Dennys Lombard dalam Nusa Jawa Silang Budaya jilid 2 menyebutkan bahwa Kian Santang pernah menuntut Ilmu ke Makkah.
Beliau menikah dengan Nyai Kalimah Sapujagad demikian menurut Purwaka Caruban Nagari karya Pangeran Arya Cirebon dan tidak ada catatan resmi siapa keturunannya sehingga hal itu menimbulkan perdebatan.
Kiansantang dan Rakeyan Sancang
[sunting | sunting sumber]Prabu Kiansantang inilah disebut-sebut tradisi masyarakat sebagai putra Raja Padjadjaran (Prabu Siliwangi) yang berselisih paham tentang keyakinan agama, tapi akhirnya mereka bersepakat Kian Santang diberi keleluasaan untuk menyebarkan agama Islam di seluruh wilayah Kerajaan Padjadjaran, petilasan yang bertalian dengan Kian Santang berada di Godog Garut berupa makam, gunung Nagara berupa bekas pertahanan dan di Cilauteureun.
Cerita rakyat turun menurun dari mulut ke mulut bahwa Prabu Kiansantang / Kian Santang abad ke 15 yang bertemu dengan Sayyidina Ali bin Abi Thalib tahun 1599-1661 dan mengejar bapaknya Prabu Siliwangi untuk di Islam-kan, hal ini terkait dengan siapa pemeluk Islam pertama di tataran Sunda, yakni dengan nama yang serupa dengan Pangeran dari Kerajaan Tarumanagara, yang bernama Rakeyan Sancang (lahir 591 M) putra Raja Kertawarman (Raja Kerajaan Tarumanagara 562– 618 M) saudara sebapak Raja Suraliman Sakti (568–597) Putra Manikmaya cucu Suryawarman Raja Kerajaan Kendan.
Keturunan Ki Santang
[sunting | sunting sumber]Dalam wangsit uga siliwangi dikatakan bahwa keturunanya akan menjadi pengingat mengingatkan saudara kalian dan orang lain.

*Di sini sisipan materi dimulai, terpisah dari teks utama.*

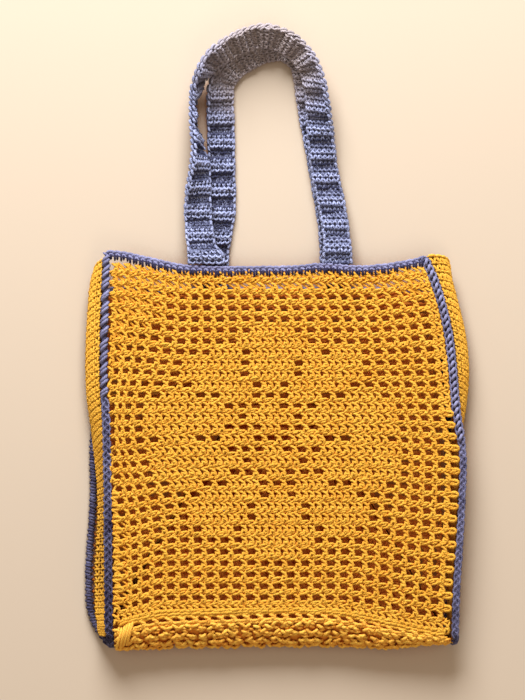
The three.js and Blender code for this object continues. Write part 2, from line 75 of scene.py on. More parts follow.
def smooth(rows, key, column, at):
    """Smooth values of one column of a table at places along another column."""
    place, value = rows[key], rows[column]
    at = np.asarray(at, float)
    order = np.arange(len(place))
    lower = np.maximum(order - 1, 0)
    upper = np.minimum(order + 1, len(place) - 1)
    slope = (value[upper] - value[lower]) / (place[upper] - place[lower])
    k = np.clip(np.searchsorted(place, at, side="right") - 1, 0, len(place) - 2)
    step = place[k + 1] - place[k]
    u = (at - place[k]) / step
    inside = (
        value[k] * (2 * u**3 - 3 * u**2 + 1)
        + value[k + 1] * (3 * u**2 - 2 * u**3)
        + step * (slope[k] * (u**3 - 2 * u**2 + u) + slope[k + 1] * (u**3 - u**2))
    )
    before = value[0] + slope[0] * (at - place[0])
    after = value[-1] + slope[-1] * (at - place[-1])
    return np.where(at < place[0], before, np.where(at > place[-1], after, inside))


def mix(a, b, u):
    return a + (b - a) * u


def size(vectors):
    return np.linalg.norm(vectors, axis=-1)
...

Ke saudara sedaerah, ke saudara yang datang sependirian dan semua yang baik hatinya:
Dia nu di beulah kulon! Papay ku dia lacak Ki Santang! Sabab engkéna, turunan dia jadi panggeuing ka dulur jeung ka batur. Ka batur urut salembur, ka dulur anu nyorang saayunan ka sakabéh nu rancagé di haténa. Engké jaga, mun tengah peuting, ti gunung Halimun kadéngé sora tutunggulan, tah éta tandana; saturunan dia disambat ku nu dék kawin di Lebak Cawéné. Ulah sina talangké, sabab talaga bakal bedah! Jig geura narindak! Tapi ulah ngalieuk ka tukang!:
artinya:
Kalian yang di sebelah barat! Carilah oleh kalian Ki Santang! Sebab nanti, keturunan kalian yang akan mengingatkan saudara kalian dan orang lain. Ke saudara sedaerah, ke saudara yang datang sependirian dan semua yang baik hatinya. Suatu saat nanti, apabila tengah malam, dari gunung Halimun terdengar suara minta tolong, nah itu adalah tandanya. Semua keturunan kalian dipanggil oleh yang mau menikah di Lebak Cawéné. Jangan sampai berlebihan, sebab nanti telaga akan banjir! Silahkan pergi! Ingat! Jangan menoleh kebelakang!